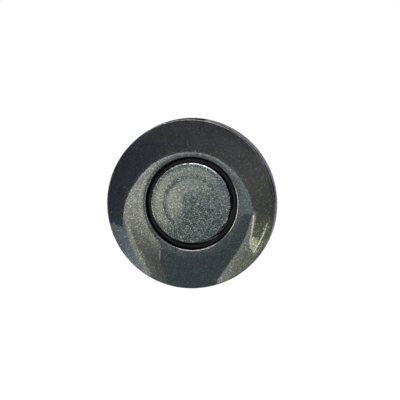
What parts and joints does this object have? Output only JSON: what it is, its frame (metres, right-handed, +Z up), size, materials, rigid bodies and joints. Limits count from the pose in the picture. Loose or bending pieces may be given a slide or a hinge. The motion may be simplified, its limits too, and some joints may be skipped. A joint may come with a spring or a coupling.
{
  "type": "parking sensor",
  "caption": "Round ultrasonic parking sensor: dished painted bezel and membrane in front, sleeve with spring clips and a barrel with a plug socket behind.",
  "frame": {"origin": "on the sensor's axis, in the plane where its gasket lies on the bumper's outer skin", "axes": "-Y is the way the sensor looks out of the bumper, +Y runs back along the barrel to the plug socket, +Z is up, +X is to the right for someone who faces the sensor"},
  "size_m": [0.03, 0.0344, 0.03],
  "materials": {
    "bezel_paint": "dark graphite metallic paint with clear coat on moulded plastic",
    "membrane_paint": "dark graphite metallic paint with clear coat on the front, bare aluminium behind",
    "silicone": "matt black silicone",
    "rubber": "matt black rubber",
    "black_plastic": "black glass-filled plastic, fine moulded grain",
    "natural_plastic": "uncoloured moulded plastic",
    "spring_steel": "rolled stainless spring strip",
    "piezo_ceramic": "silvered ceramic",
    "felt": "grey felt",
    "foam": "silicone foam",
    "red_wire": "red insulation",
    "black_wire": "black insulation",
    "board": "green solder resist",
    "ferrite": "sintered ferrite",
    "copper": "enamelled copper wire",
    "aluminium": "drawn aluminium",
    "chip_black": "moulded epoxy",
    "capacitor_brown": "ceramic with tinned ends",
    "resistor_black": "glazed film with tinned ends",
    "tin": "bright tin plating"
  },
  "bodies": {
    "root": {"bezel_ring": "bezel_paint", "bumper_gasket": "rubber", "membrane_can": "membrane_paint", "decoupling_ring": "silicone", "piezo_disc": "piezo_ceramic", "damping_felt": "felt", "can_filler": "foam", "lead_signal": "red_wire", "lead_ground": "black_wire", "spring_clip_left": "spring_steel", "spring_clip_right": "spring_steel", "sensor_housing": "black_plastic", "carrier_ring": "natural_plastic", "circuit_board": "board", "transformer_core": "ferrite", "transformer_winding": "copper", "filter_capacitor": "aluminium", "control_chip": "chip_black", "capacitor_1": "capacitor_brown", "capacitor_2": "capacitor_brown", "capacitor_3": "capacitor_brown", "resistor_1": "resistor_black", "resistor_2": "resistor_black", "resistor_3": "resistor_black", "rear_cover": "black_plastic", "cover_seal": "rubber", "contact_pin_1": "tin", "contact_pin_2": "tin", "contact_pin_3": "tin"}
  },
  "joints": []
}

******************************

Give the material above again, word for word.

Complete output:
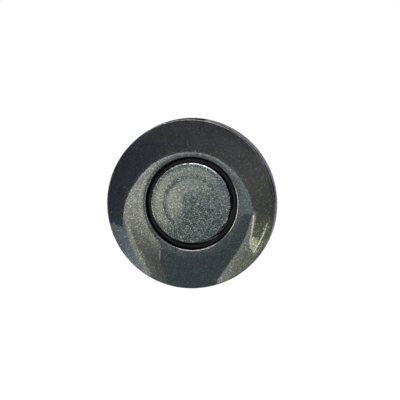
What parts and joints does this object have? Output only JSON: what it is, its frame (metres, right-handed, +Z up), size, materials, rigid bodies and joints. Limits count from the pose in the picture. Loose or bending pieces may be given a slide or a hinge. The motion may be simplified, its limits too, and some joints may be skipped. A joint may come with a spring or a coupling.
{
  "type": "parking sensor",
  "caption": "Round ultrasonic parking sensor: dished painted bezel and membrane in front, sleeve with spring clips and a barrel with a plug socket behind.",
  "frame": {"origin": "on the sensor's axis, in the plane where its gasket lies on the bumper's outer skin", "axes": "-Y is the way the sensor looks out of the bumper, +Y runs back along the barrel to the plug socket, +Z is up, +X is to the right for someone who faces the sensor"},
  "size_m": [0.03, 0.0344, 0.03],
  "materials": {
    "bezel_paint": "dark graphite metallic paint with clear coat on moulded plastic",
    "membrane_paint": "dark graphite metallic paint with clear coat on the front, bare aluminium behind",
    "silicone": "matt black silicone",
    "rubber": "matt black rubber",
    "black_plastic": "black glass-filled plastic, fine moulded grain",
    "natural_plastic": "uncoloured moulded plastic",
    "spring_steel": "rolled stainless spring strip",
    "piezo_ceramic": "silvered ceramic",
    "felt": "grey felt",
    "foam": "silicone foam",
    "red_wire": "red insulation",
    "black_wire": "black insulation",
    "board": "green solder resist",
    "ferrite": "sintered ferrite",
    "copper": "enamelled copper wire",
    "aluminium": "drawn aluminium",
    "chip_black": "moulded epoxy",
    "capacitor_brown": "ceramic with tinned ends",
    "resistor_black": "glazed film with tinned ends",
    "tin": "bright tin plating"
  },
  "bodies": {
    "root": {"bezel_ring": "bezel_paint", "bumper_gasket": "rubber", "membrane_can": "membrane_paint", "decoupling_ring": "silicone", "piezo_disc": "piezo_ceramic", "damping_felt": "felt", "can_filler": "foam", "lead_signal": "red_wire", "lead_ground": "black_wire", "spring_clip_left": "spring_steel", "spring_clip_right": "spring_steel", "sensor_housing": "black_plastic", "carrier_ring": "natural_plastic", "circuit_board": "board", "transformer_core": "ferrite", "transformer_winding": "copper", "filter_capacitor": "aluminium", "control_chip": "chip_black", "capacitor_1": "capacitor_brown", "capacitor_2": "capacitor_brown", "capacitor_3": "capacitor_brown", "resistor_1": "resistor_black", "resistor_2": "resistor_black", "resistor_3": "resistor_black", "rear_cover": "black_plastic", "cover_seal": "rubber", "contact_pin_1": "tin", "contact_pin_2": "tin", "contact_pin_3": "tin"}
  },
  "joints": []
}